A government priority project, NCH will serve 25% of Ireland’s population by consolidating three children’s hospitals at the 12-acre St James’s campus, becoming the country’s primary centre for paediatric education, training and research.

It will have 22 operating theatres and 6,150 rooms, 380 of which will be individual in-patient rooms with beds for visiting parents.

BAM Building Ltd, the Irish subsidiary of the Netherlands’ Royal BAM Group, acquired the €600m-plus contract to build the seven-storey in 2017, at which time work was expected to take four years.

Its cost has risen steeply since then.
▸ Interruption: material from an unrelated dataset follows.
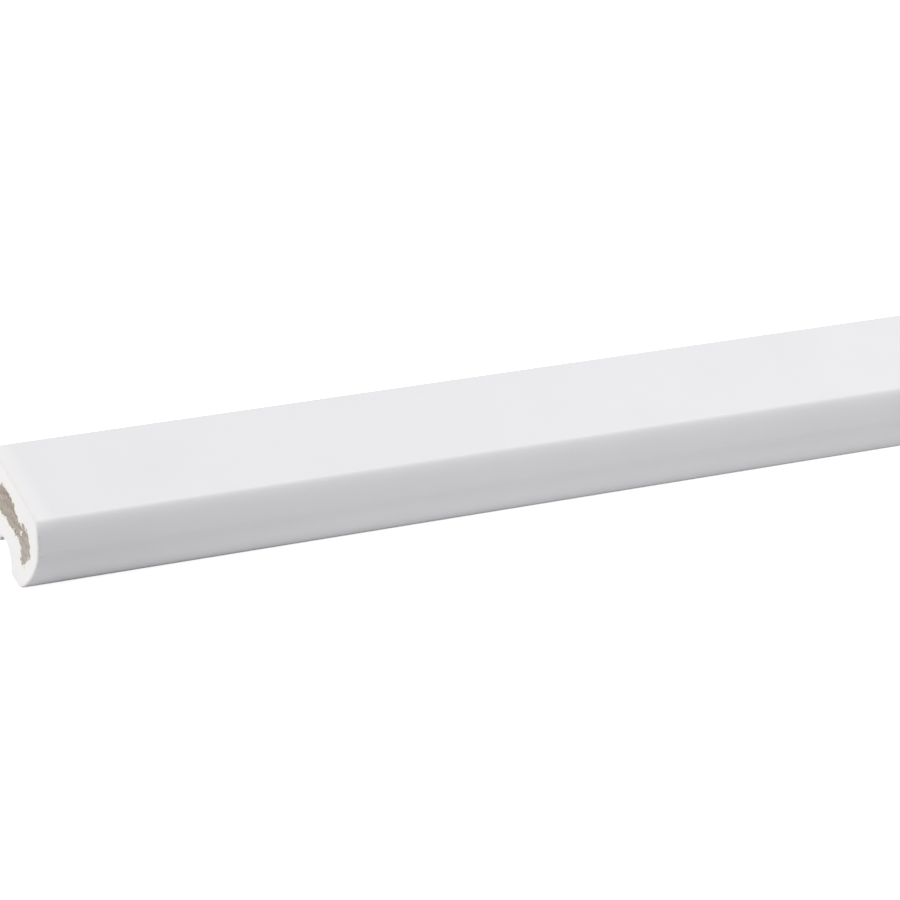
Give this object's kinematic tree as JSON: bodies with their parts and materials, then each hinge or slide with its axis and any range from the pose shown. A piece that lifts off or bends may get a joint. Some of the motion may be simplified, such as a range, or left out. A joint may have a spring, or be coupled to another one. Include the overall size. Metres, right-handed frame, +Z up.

In 2018, the approved budget was €1.43bn, and in April this year Irish health minister Stephen Donnelly said total programme costs had risen to €1.73bn.

By the end of last year, some 99% of all concrete had been placed and the concrete frame was finished in March 2021, NCH’s developer since 2013, the National Paediatric Hospital Development Board (NPHDB), says.

NPHDB uses Olympic swimming pools, Boeing jets and football pitches to describe material quantities.

As the project entered 2022, some 150,000 cubic metres of concrete had been poured in the three previous years, enough to fill 60 Olympic swimming pools.

Approximately 2,300 tonnes of steel have been erected, the equivalent of 12 Boeing 747 jets, while 10,800 sq m of installed glazing is enough to cover two football pitches.

The site has been awarded a BREEAM Excellent design rating. “We are one of only a small number of hospitals in the world to have achieved this rating for sustainability,” said the NPHDB.

“It’s exciting to see that the most advanced areas of the build have floors, walls, ceilings & joinery such as nurse stations installed,” the hospital tweeted at the end of July. “The ICU pendants, which hold all the medical equipment & bathroom fittings are also being installed.”

One of the remaining challenges is finding a name. It was going to be called “Phoenix Children’s Health” but the developer dropped this name in 2018 after Phoenix Children’s Hospital in Arizona wrote to Ireland’s health minister threatening legal action if the name was used.